In an unexpected parallel to Euphoria’s final season, cast member Alanna Ubach here plays Sylvia, a woman who moved her granddaughters out to the desert to avoid society’s corrupting, often misogynistic, influence. Of course Lucky manipulates her for help, and Lucky’s devastation when she realizes that she’s unintentionally separated the girls from their favorite toy is the sort of reflective moment the series needs more of to give its protagonist a fuller sense of self. How does Lucky feel about recurrently using a battered-woman excuse to gain sympathy from unsuspecting targets like Sylvia? What drives her attempt to use female solidarity as a way to ingratiate herself with Priscilla, a woman who is seemingly her enemy? Is Lucky cynical, or is she just, sigh, who her father made her?
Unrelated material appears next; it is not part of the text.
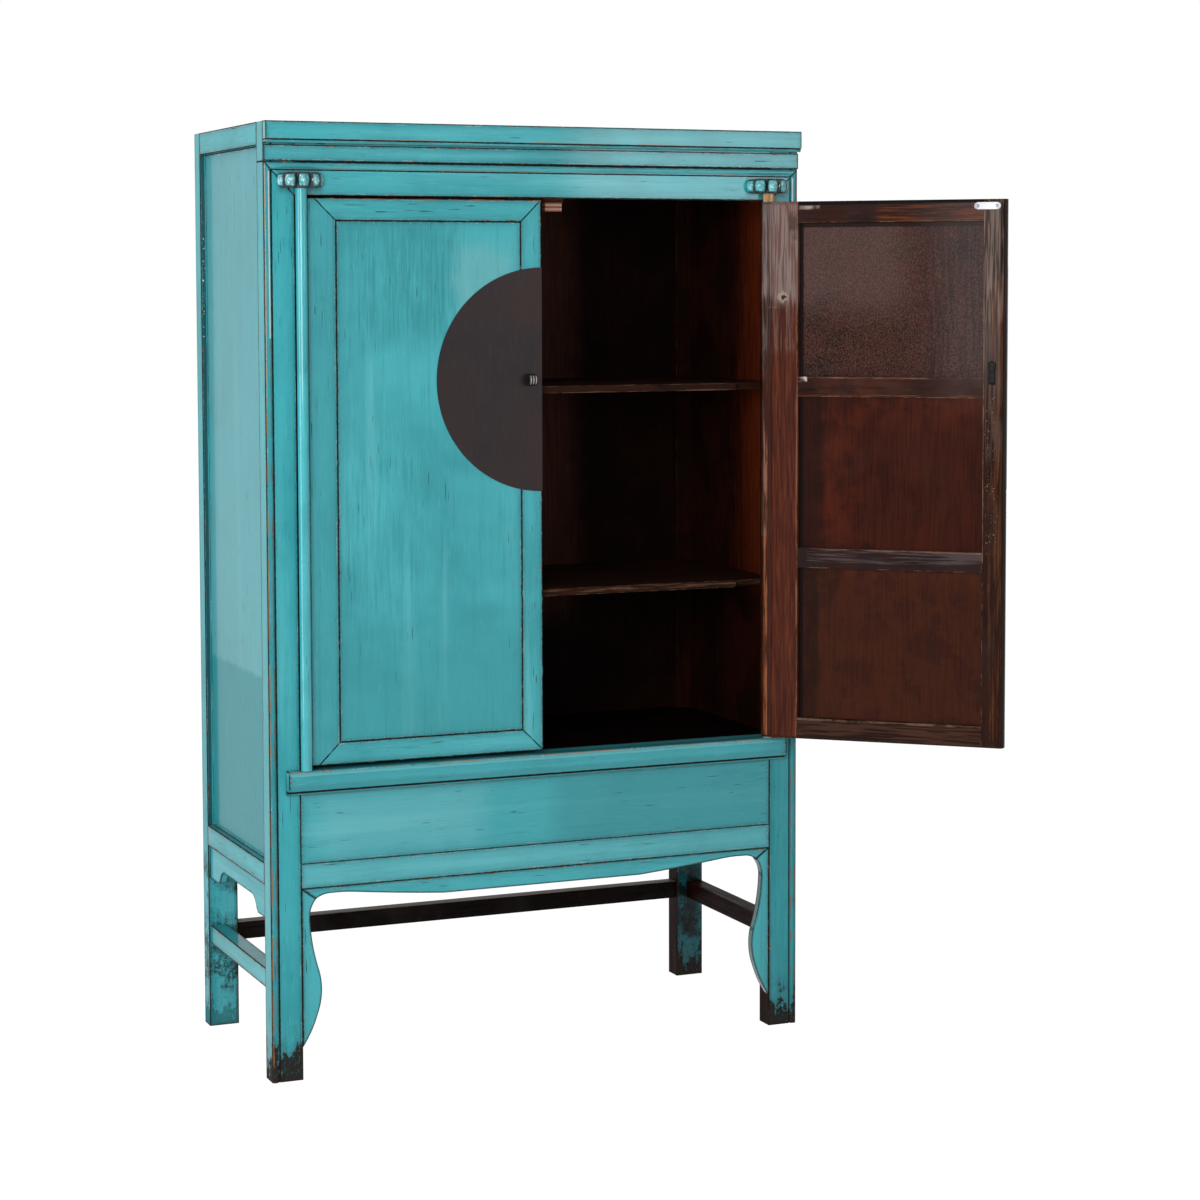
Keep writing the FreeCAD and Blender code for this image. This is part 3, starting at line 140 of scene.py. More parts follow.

The series digs into some of this with a too-brief scene where Lucky shares a drowning nightmare that is identical to Neil McCauley’s dream about not having enough time in Heat, but all this reference to Michael Mann’s masterpiece does is reflect how underexplored Lucky is as a character. To what degree does she compartmentalize her crimes, and how much shame inadvertently leaks through? Stapley’s novel used an adoption story line and a $390 million–winning lottery ticket as morality tests for her ensemble, but Tropper and Pappas’s adaptation loses both of those, and it’s unclear why. The book isn’t highbrow literature, but it is meticulous in mapping out how seemingly minuscule choices ripple through time to make us better or worse versions of ourselves. It built more than a diorama and made its protagonist more than a paper doll. With the TV version, there’s no such luck.